Anyone looking to breath new life into his or her 5.3L GM V8 would’ve enjoyed seeing this revamped LM7 at the Holley booth. It was graced with a host of parts straight out of Holley’s Sniper line (EFI, throttle body, modular race manifold, etc.), along with Accel coils and a slick set of LS-style, Hooker exhaust manifolds (released earlier in 2017). As you can see, the Hooker manifolds help to accommodate an S400 frame BorgWarner turbocharger as well. We’re told this engine combination is good for 600-plus ponies.

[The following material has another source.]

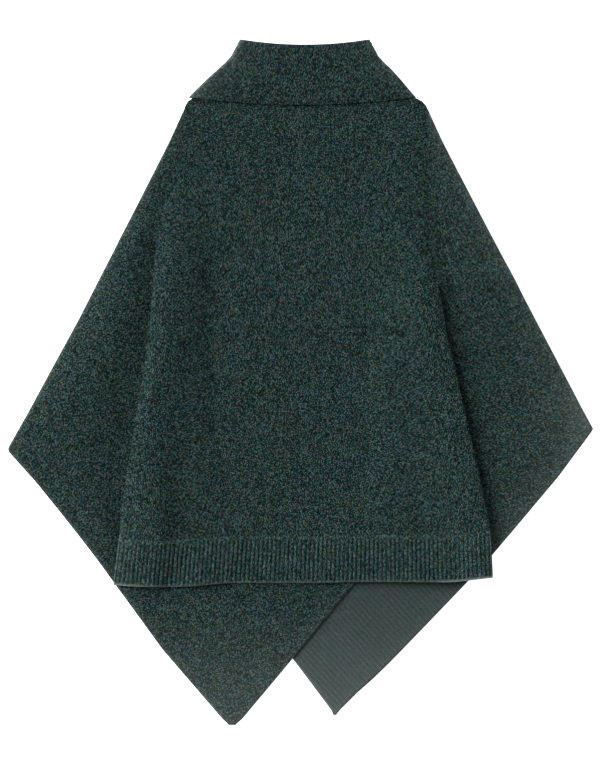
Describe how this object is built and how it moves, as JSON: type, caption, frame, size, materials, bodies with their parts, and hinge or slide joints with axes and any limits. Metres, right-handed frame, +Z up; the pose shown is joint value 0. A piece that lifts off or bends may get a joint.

1,950HP Twin-Turbo, Flex-Fuel Big-Block
Boats are definitely not our forte, but seeing this twin-turbo’d, 1,950 hp masterpiece makes us want one. The brainchild of Factory Billet’s Jim Schultz and Mike Faucher, the 10.0L (605ci) flex-fuel big-block turns out 1,650 hp on 93 octane and as much as 1,950 hp on E90. Thanks to a MoTeC ECU with Factory Billet firmware, the computer self-calibrates (i.e. octane adjusts) to whichever fuel is being sent through it. The quick-revving big-block sports parallel 88mm Precision turbos and spins up to 6,800 rpm. Several years in the making, two of these engines were used to propel Factory Billet’s 51-foot, V-bottom boat to a First Place tie of 161 mph at the 2017 Lake of the Ozarks Shootout.